Democracy Diary: Rule by an immoral minority
So -- how to redo the work? Who's the new Southern Christian Leadership Conference?
(As so often happens, this isn’t the post I’d queued up for today - and it’s a bit long, because I didn’t have time to make it shorter:)
In Letters from an American, Heather Cox Richardson writes that Maine Senator Angus King made a comment published in the New Yorker yesterday that “In 1890, the Senate rejected a measure designed to protect the voting rights of Black men in the South, where southern legislatures had forced most of them from the polls. Southern Democrats and their northern allies killed the proposed law.
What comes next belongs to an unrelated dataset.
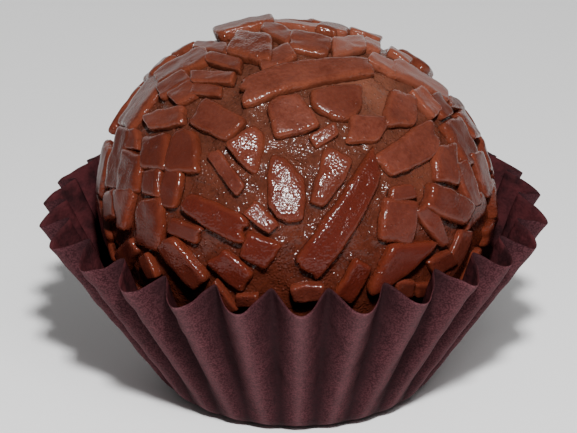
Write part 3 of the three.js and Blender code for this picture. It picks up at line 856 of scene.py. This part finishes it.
# Direction of the middle of a spot of painted light, its reach in mm, and its strength there.
PAINTED_LIGHT_SPOTS = np.array([[0.40, -0.34, 0.85, 4.0, 1.0], [0.66, -0.62, 0.425, 3.2, 0.55]])
base = skin_radius(fudge_ways)
exposed = np.clip((fudge_ways[:, 2] - BASE_LEVEL) / BASE_BLEND, 0, 1)
relief = climbing(fudge_ways) - FUDGE_HOLLOW
for size, height, seed in LUMP_SIZES:
    relief = relief + height * lumps(fudge_ways * BALL_SIDE, size, seed)
fudge_points = fudge_ways * (base + relief * exposed)[:, None] + BALL_CENTRE + SHIFT
dryness = np.zeros(len(fudge_ways))
for spot in PAINTED_LIGHT_SPOTS:
    away = BALL_SIDE * np.linalg.norm(fudge_ways - unit(spot[:3]), axis=-1)
    dryness += spot[4] * np.exp(-(away / spot[3]) ** 2)
fudge = make_piece("fudge_ball", fudge_points, *ring_faces(FUDGE_RINGS, FUDGE_COLUMNS),
                   low=lowness(fudge_ways), dry=dryness)
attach(fudge, "root")
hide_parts("brigadeiro")

# %% [markdown]
# ## Finishes
#
# All three materials are uneven in the same two ways: their colour changes in
# soft patches, and their surface has a fine grain that breaks up the highlights.
# Each way is a node group, made once, and each material gives it its own sizes.
# A few helpers keep the node trees short enough to read.

# %% Helpers for nodes
def new_group(name, inputs, outputs):
    """A group with those sockets, what it is given, and the node for what it makes."""
    tree = bpy.data.node_groups.new(name, "ShaderNodeTree")
    for label, (kind, value) in inputs.items():
        socket = tree.interface.new_socket(label, in_out="INPUT", socket_type="NodeSocket" + kind)
        if value is not None:
            socket.default_value = value
    for label, kind in outputs.items():
        tree.interface.new_socket(label, in_out="OUTPUT", socket_type="NodeSocket" + kind)
    return tree, tree.nodes.new("NodeGroupInput").outputs, tree.nodes.new("NodeGroupOutput")


def join(node, **sockets):
    """Joins or sets a node's inputs, by name with _ for a space, or as i and a number."""
    for label, value in sockets.items():
        numbered = label[0] == "i" and label[1:].isdigit()
        socket = node.inputs[int(label[1:]) if numbered else label.replace("_", " ")]
        if isinstance(value, bpy.types.NodeSocket):
            node.id_data.links.new(value, socket)
        else:
            socket.default_value = value
    return node


def add(tree, kind, settings=(), **sockets):
    """A new node with its settings made and its inputs joined."""
    node = tree.nodes.new("ShaderNode" + kind)
    for label, value in dict(settings).items():
        setattr(node, label, value)
    return join(node, **sockets)


def tree_of(*values):
    """The node tree of whichever values are sockets."""
    return next(value.id_data for value in values if isinstance(value, bpy.types.NodeSocket))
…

“King told Rohde, ‘The result was seventy-five years of egregious voter suppression in the South. That was a mistake made by a few senators. I honestly feel that we may be at a similar moment.’ He added, ‘I’m afraid we’re making a mistake that will harm the country for decades.’”
Yup. And, the harm is already here: “the 48 senators who voted to reform the filibuster represent 182 million Americans, 55% of the United States population, while those 52 senators who upheld the filibuster represent 148 million Americans, 45% of the country,” according to Ari Berman as cited by Richardson.
And we HAVE been here before. My sense of outrage about this comes precisely from my White privilege (of course, my vote SHOULD count) and that fact that I have lived my entire life during the period “from the mid-1960s through the early 2020s . . . a fairly short-lived and [potentially] ultimately aborted experiment, before a more restricted, white man’s democracy [is] restored.”
Yet again yesterday, a colleague said to me, after describing their pain over the political situation, well, I guess there’s not much we can do about that.
What? If we don’t think we can do anything about the political system under which we live, we already don’t live in a democracy — which perhaps isn’t news, but should always, ALWAYS be freshly alarming.
All last summer I could barely sleep, wondering when the Dems were going to run the Voting Rights Act. Their insistence on negotiations (and what choice did they have, perhaps), seemed dumb, a loss of moral momentum. But surely there are people who know better than I what to do. But they didn’t. They’ve screwed it up. They’ve let us down.
But those of us who want a multiracial, pluralist democracy are in the majority, and this push against democracy is precisely because Republicans know their backs are up against the wall of reality and justice. As Thomas Zimmer writes in “Americans Must Take Steps now to avoid a slide into authoritarianism:”
“The Republican party has been on an anti-democratic trajectory for a long time. For several decades, the Republican party has been focused almost exclusively on the interests and sensibilities of white conservatives who tend to define “real America” as a predominantly white, Christian, patriarchal nation. America, to them, is supposed to be a place where white Christian men are at the top. As a political project, modern US conservatism has been animated by the goal of preserving that white Christian nationalist version of ‘real America’ since at least the 1950s; it has been the Republicans’ overriding concern since the 1970s, when conservatives came to dominate the party.
“Due to political, cultural and most importantly demographic changes, Republicans no longer have majority support for this political project – certainly not on the federal level, and even in many “red” states, their position is becoming increasingly tenuous. That’s the paradox at the heart of the current political situation: yes, democracy is in grave danger because reactionary forces are on the offensive. But they are not attacking out of a sense of strength, but because they are feeling their backs against the wall. And they are reacting to something real. America has indeed become less white, less Christian, more liberal – has moved closer to the promise of multiracial, pluralistic democracy.” (Emphasis mine).
So. How do we democracy? Who’s the new Southern Christian Leadership Conference?